Problem statement:
Starting at the line that has "base_ring()" and stopping after the line that has "zip(*points))), Vector(map(max, zip(*points)))", reproduce the listing below exactly; omit everything else.

Information provided:
····················

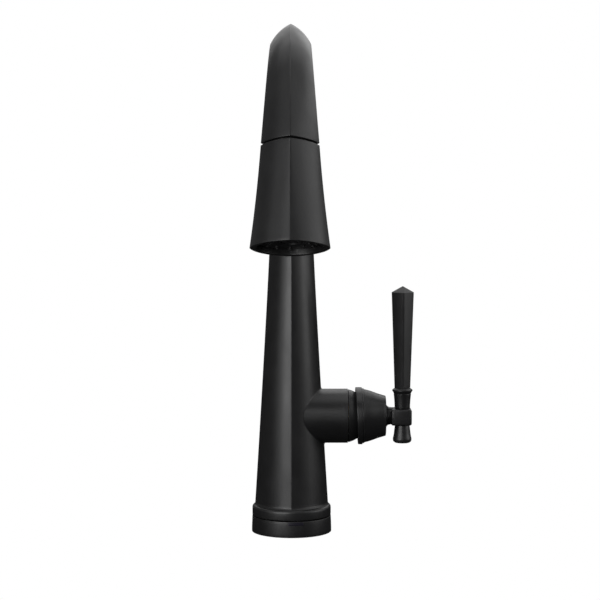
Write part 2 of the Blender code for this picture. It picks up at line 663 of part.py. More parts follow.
def lever():
    lever_axis = axis_empty("lever_axis", (LEVER_X, 0.0, 0.0))
    foot = FERRULE_TOP + FIT
    shape = ((foot, LEVER_FOOT_HALF), (LEVER_SHOULDER, LEVER_TOP_HALF), (LEVER_TIP, 0.5 * MM))
    rings = [[Vector((x, y, z)) for x, y in section(half, LEVER_ROUND, 3)] for z, half in shape]
    bar = loft("lever", rings, (BLACK, 0.42, 0.3), lever_axis)
    stud_end = HUB_Z + FIT
    stud = rod("lever_stud", STUD_RADIUS, stud_end, foot + CUT, parent=lever_axis, steps=SMALL_STEPS)
    combine(bar, stud, "UNION")
    seat = BLOCK_TOP + FIT
    profile = [
        (LEVER_FOOT_HALF, FERRULE_TOP),
        (6.9 * MM, FERRULE_TOP - 0.5 * MM),
        (8.1 * MM, FERRULE_TOP - 1.4 * MM),
        (8.1 * MM, FERRULE_TOP - 2.2 * MM),
        (7.1 * MM, FERRULE_TOP - 4.1 * MM),
        (6.7 * MM, FERRULE_TOP - 4.5 * MM),
        (6.9 * MM, FERRULE_TOP - 4.9 * MM),
        (6.4 * MM, seat + 4.5 * MM),
        (6.2 * MM, seat),
        (STUD_RADIUS + FIT, seat),
        (STUD_RADIUS + FIT, FERRULE_TOP),
    ]
    turned("lever_ferrule", profile, (BLACK, 0.42, 0.3), lever_axis, SMALL_STEPS)
    seat = BLOCK_BOTTOM - FIT
    profile = [
        (0.0, HUB_Z - FIT),
        (STUD_RADIUS, HUB_Z - FIT),
        (STUD_RADIUS, seat),
        (5.9 * MM, seat),
        (6.8 * MM, FINIAL_BOTTOM + 6.5 * MM),
        (7.5 * MM, FINIAL_BOTTOM + 3.2 * MM),
        (7.3 * MM, FINIAL_BOTTOM + 1.6 * MM),
        (5.8 * MM, FINIAL_BOTTOM),
        (0.0, FINIAL_BOTTOM),
    ]
    turned("lever_finial", profile, (BLACK, 0.42, 0.3), lever_axis, SMALL_STEPS)


def dock():
    groove = MAGNET_HEIGHT + 2.0 * FIT
    low = 0.4 * MM
    profile = [
        (COLLAR_RADIUS, COLLAR_HEIGHT),
        (COLLAR_RADIUS, low),
        (MAGNET_OUTER + FIT, low),
        (MAGNET_OUTER + FIT, low + groove),
        (MAGNET_INNER - FIT, low + groove),
        (MAGNET_INNER - FIT, low),
        (COLLAR_BORE, low),
        (COLLAR_BORE, COLLAR_HEIGHT),
    ]
    turned("dock_collar", profile, ((0.05, 0.05, 0.05), 0.5, 0.0), head_axis)
    low += FIT
    ring("dock_magnet", MAGNET_INNER, MAGNET_OUTER, low, low + MAGNET_HEIGHT,
         ((0.2, 0.2, 0.2), 0.4, 0.8), head_axis)


def spray_hose():
    """The hose as one plain tube, past the valve and round the gooseneck."""
    route = [Vector((HOSE_SHIFT, 0.0, z * MM)) for z in (-48.0, -10.0, 40.0, 90.0, 125.0)]
    for height in (145.0, 165.0, 185.0, 205.0):
        share = 1.0 - smooth_step(height * MM, 125.0 * MM, 225.0 * MM)
        route.append(Vector((HOSE_SHIFT * share, 0.0, height * MM)))
    start = 225.0 * MM
    end = SPOUT_LENGTH - COUPLING_TOP - HOSE_END_GAP
    count = 19
    route += [spout_frame(start + (end - start) * step / count)[0] for step in range(count + 1)]
    curve = bpy.data.curves.new("spray_hose", "CURVE")
    curve.dimensions = "3D"
    curve.bevel_depth = HOSE_RADIUS
    curve.bevel_resolution = 2
    curve.use_fill_caps = True
    line = curve.splines.new("POLY")
    line.points.add(len(route) - 1)
    for point, spot in zip(line.points, route):
        point.co = (*spot, 1.0)
    hose = bpy.data.objects.new("spray_hose", curve)
    curve.materials.append(finish("spray_hose_finish", (0.25, 0.25, 0.26), 0.6, 0.0))
    PARTS.objects.link(hose)


def hose_end():
    profile = [
        (5.4 * MM, COUPLING_TOP),
        (6.2 * MM, COUPLING_TOP - 1.2 * MM),
        (COUPLING_RADIUS, 2.0 * MM),
        (COUPLING_RADIUS, -1.0 * MM),
        (COUPLING_THREAD, -1.6 * MM),
        (COUPLING_THREAD, COUPLING_BOTTOM),
        (COUPLING_BORE, COUPLING_BOTTOM),
        (COUPLING_BORE, COUPLING_TOP),
    ]
    turned("hose_coupling", profile, (BRASS, 0.35, 1.0), head_axis, SMALL_STEPS)
    valve_top = COUPLING_BOTTOM + 10.0 * MM
    rod("check_valve", COUPLING_BORE - FIT, COUPLING_BOTTOM + 1.0 * MM, valve_top,
        ((0.1, 0.25, 0.6), 0.5, 0.0), head_axis, 12)


def button_box(name, gap, look=None):
    half = BUTTON_WIDTH / 2.0 + gap
    low = (-half, BUTTON_BACK - 10.0 * gap, BUTTON_BOTTOM - gap)
    high = (half, 32.0 * MM, BUTTON_TOP + gap)
    return block(name, low, high, look, head_axis)


def spray_head():
    outer = [head_ring(down) for down in head_stations(HEAD_GAP, HEAD_LENGTH)]
    shell = loft("head_shell", outer, (BLACK, 0.42, 0.3), head_axis)
    inside_top = HEAD_GAP + HEAD_TOP_WALL
    inside = [head_ring(down, HEAD_WALL) for down in head_stations(inside_top, -RECESS_TOP + CUT)]
    combine(shell, loft("head_hollow", inside, parent=head_axis), "DIFFERENCE")
    mouth = round_cutter("head_recess", RECESS_RADIUS, -HEAD_LENGTH - CUT, RECESS_TOP,
                         parent=head_axis, steps=FINE_STEPS)
    combine(shell, mouth, "DIFFERENCE")
    neck_bore = COUPLING_THREAD + 0.6 * MM
    neck = round_cutter("head_neck_bore", neck_bore, -inside_top - CUT, 0.0, parent=head_axis)
    combine(shell, neck, "DIFFERENCE")
    seat_floor = -HEAD_GAP - 3.0 * MM
    seat = round_cutter("dock_ring_seat", MAGNET_OUTER + FIT, seat_floor, 0.0, parent=head_axis)
    combine(shell, seat, "DIFFERENCE")
    combine(shell, button_box("button_window", FIT), "DIFFERENCE")
    ring("head_dock_ring", COUPLING_RADIUS + 0.7 * MM, MAGNET_OUTER, seat_floor + FIT, -HEAD_GAP - FIT,
         (STEEL, 0.3, 1.0), head_axis)

    button = button_box("mode_button", 0.0, ((0.03, 0.03, 0.03), 0.5, 0.0))
    skin = [head_ring(down, -BUTTON_PROUD) for down in head_stations(HEAD_GAP, HEAD_LENGTH)]
    combine(button, loft("button_skin", skin, parent=head_axis), "INTERSECT")


def head_internals():
    top = -HEAD_GAP - HEAD_TOP_WALL - FIT
    socket = COUPLING_THREAD + 0.4 * MM
    profile = [
        (socket + 2.6 * MM, top),
        (socket + 2.6 * MM, -21.0 * MM),
        (WATERWAY_RADIUS, -25.0 * MM),
        (WATERWAY_RADIUS, WATERWAY_BOTTOM),
        (WATERWAY_RADIUS - 2.0 * MM, WATERWAY_BOTTOM),
        (WATERWAY_RADIUS - 2.0 * MM, -26.5 * MM),
        (4.0 * MM, -21.0 * MM),
        (4.0 * MM, COUPLING_BOTTOM - 1.2 * MM),
        (socket, COUPLING_BOTTOM - 0.6 * MM),
        (socket, top),
    ]
    turned("waterway", profile, ((0.1, 0.1, 0.1), 0.5, 0.0), head_axis, SMALL_STEPS)
    spool = WATERWAY_RADIUS - 2.0 * MM - FIT
    rod("diverter_spool", spool, WATERWAY_BOTTOM + 0.5 * MM, -29.0 * MM, ((0.75, 0.75, 0.72), 0.45, 0.0),
        head_axis, SMALL_STEPS)
    top = WATERWAY_BOTTOM - 0.4 * MM
    profile = [
        (0.0, top),
        (MANIFOLD_RADIUS, top),
        (MANIFOLD_RADIUS, MANIFOLD_BOTTOM),
        (MANIFOLD_RADIUS - 2.4 * MM, MANIFOLD_BOTTOM),
        (MANIFOLD_RADIUS - 2.4 * MM, top - 4.0 * MM),
        (0.0, top - 4.0 * MM),
    ]
    turned("spray_manifold", profile, ((0.1, 0.1, 0.1), 0.5, 0.0), head_axis)


def nozzle_spots():
    for radius, count in NOZZLE_RINGS:
        for index in range(count):
            angle = 2.0 * math.pi * index / count
            yield radius * math.cos(angle), radius * math.sin(angle)


def nozzle_pegs(name, radius, low, high):
    """One cutter or tool that holds a peg for every nozzle."""
    pegs = bmesh.new()
    for x, y in nozzle_spots():
        spot = Matrix.Translation((x, y, (low + high) / 2.0))
        bmesh.ops.create_cone(pegs, cap_ends=True, segments=6, radius1=radius, radius2=radius,
                              depth=high - low, matrix=spot)
    mesh = bpy.data.meshes.new(name)
    pegs.to_mesh(mesh)
    pegs.free()
    return place(name, mesh, parent=head_axis)


def spray_face():
    centre = AERATOR_RADIUS + FIT
    mat_bottom = FACE_TOP + FIT
    mat = ring("nozzle_mat", centre + 0.2 * MM, MAT_RADIUS, mat_bottom, MAT_TOP,
               ((0.05, 0.05, 0.05), 0.7, 0.0), head_axis)
    pegs = nozzle_pegs("nozzle_pegs", NOZZLE_RADIUS, NOZZLE_TIP, mat_bottom + CUT)
    combine(mat, pegs, "UNION")
    face = ring("spray_face", centre, FACE_RADIUS, FACE_BOTTOM, FACE_TOP,
                ((0.03, 0.03, 0.03), 0.4, 0.0), head_axis)
    holes = nozzle_pegs("nozzle_holes", NOZZLE_RADIUS + FIT, FACE_BOTTOM - CUT, FACE_TOP + CUT)
    combine(face, holes, "DIFFERENCE")
    profile = [
        (0.0, AERATOR_TOP),
        (AERATOR_RADIUS, AERATOR_TOP),
        (AERATOR_RADIUS, AERATOR_BOTTOM),
        (AERATOR_RADIUS - AERATOR_WALL, AERATOR_BOTTOM),
        (AERATOR_RADIUS - AERATOR_WALL, AERATOR_BOTTOM + AERATOR_DIP),
        (0.0, AERATOR_BOTTOM + AERATOR_DIP),
    ]
    turned("aerator", profile, ((0.1, 0.1, 0.1), 0.4, 0.0), head_axis, SMALL_STEPS)


base_ring()
indicator_lens()
counter_mounting()
swivel_joint()
spout_body()
valve()
dome_cap()
handle_stem(temperature_pieces())
handle_skirt()
handle_tee()
lever()
dock()
spray_hose()
hose_end()
spray_head()
head_internals()
spray_face()
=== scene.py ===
import json
import math

import bmesh
import bpy
from bpy.props import FloatProperty, FloatVectorProperty, IntProperty, PointerProperty
from mathutils import Matrix, Vector


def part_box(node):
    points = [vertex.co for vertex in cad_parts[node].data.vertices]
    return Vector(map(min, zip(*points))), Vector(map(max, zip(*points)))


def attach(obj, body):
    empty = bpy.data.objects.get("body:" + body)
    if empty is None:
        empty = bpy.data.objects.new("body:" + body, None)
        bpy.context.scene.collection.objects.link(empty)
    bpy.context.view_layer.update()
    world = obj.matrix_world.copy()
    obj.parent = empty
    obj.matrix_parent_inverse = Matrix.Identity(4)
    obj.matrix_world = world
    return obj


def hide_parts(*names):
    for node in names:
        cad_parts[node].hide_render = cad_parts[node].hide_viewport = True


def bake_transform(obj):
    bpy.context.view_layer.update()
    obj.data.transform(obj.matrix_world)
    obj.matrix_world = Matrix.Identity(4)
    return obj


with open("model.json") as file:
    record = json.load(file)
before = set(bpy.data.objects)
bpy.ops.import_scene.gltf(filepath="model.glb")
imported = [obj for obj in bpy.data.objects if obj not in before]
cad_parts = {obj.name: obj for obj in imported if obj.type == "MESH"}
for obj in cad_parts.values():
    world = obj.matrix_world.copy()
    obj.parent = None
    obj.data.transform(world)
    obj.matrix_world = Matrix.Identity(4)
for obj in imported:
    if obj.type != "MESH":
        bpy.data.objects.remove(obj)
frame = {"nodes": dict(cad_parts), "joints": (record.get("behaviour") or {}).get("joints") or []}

bl_info = {
    "name": "Pull-down faucet",
    "version": (1, 0, 0),
    "blender": (4, 5, 0),
    "location": "3D View > Sidebar > Faucet",
    "description": "Makes the visible pieces and finishes of a pull-down kitchen faucet",
    "category": "Object",
}

MM = 0.001
MERGE = 0.002 * MM
ACROSS = 96                  # points round a large piece
FINE = 48                    # points round a small piece
SMOOTH_ANGLE = math.radians(32.0)

# Places that the frame gives
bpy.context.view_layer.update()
JOINTS = {joint["name"]: joint for joint in frame["joints"]}
PIVOT = Vector(JOINTS["handle_lift"]["pos_m"])
SEAM = Vector(JOINTS["head_turn"]["pos_m"])
DOWNWARD = Vector(JOINTS["head_turn"]["axis"])
TILT = math.atan2(-DOWNWARD.y, -DOWNWARD.z)
ARC_ANGLE = math.pi - TILT
ARC_RADIUS = -SEAM.y / (1.0 - math.cos(ARC_ANGLE))
FERRULE_TOP = 12.4 * MM       # the coupling's upper end, above the seam
HUB_FRAME = Matrix.Translation(PIVOT) @ Matrix.Rotation(math.pi / 2.0, 4, "Y")
HEAD_FRAME = Matrix.Translation(SEAM) @ Matrix.Rotation(-TILT, 4, "X")
LEVER_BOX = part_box("lever")
LEVER_X = (LEVER_BOX[0].x + LEVER_BOX[1].x) / 2.0
LEVER_FRAME = Matrix.Translation((LEVER_X, 0.0, 0.0))


def size(name, default, description):
    return FloatProperty(name=name, description=description, default=default, unit="LENGTH", precision=4)


def ratio(name, default, description):
    return FloatProperty(name=name, description=description, default=default, precision=4)


def colour(name, default, description):
    return FloatVectorProperty(name=name, description=description, default=default, subtype="COLOR",
                               size=3, min=0.0, max=1.0)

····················

Exercise result:
base_ring()
indicator_lens()
counter_mounting()
swivel_joint()
spout_body()
valve()
dome_cap()
handle_stem(temperature_pieces())
handle_skirt()
handle_tee()
lever()
dock()
spray_hose()
hose_end()
spray_head()
head_internals()
spray_face()
=== scene.py ===
import json
import math

import bmesh
import bpy
from bpy.props import FloatProperty, FloatVectorProperty, IntProperty, PointerProperty
from mathutils import Matrix, Vector


def part_box(node):
    points = [vertex.co for vertex in cad_parts[node].data.vertices]
    return Vector(map(min, zip(*points))), Vector(map(max, zip(*points)))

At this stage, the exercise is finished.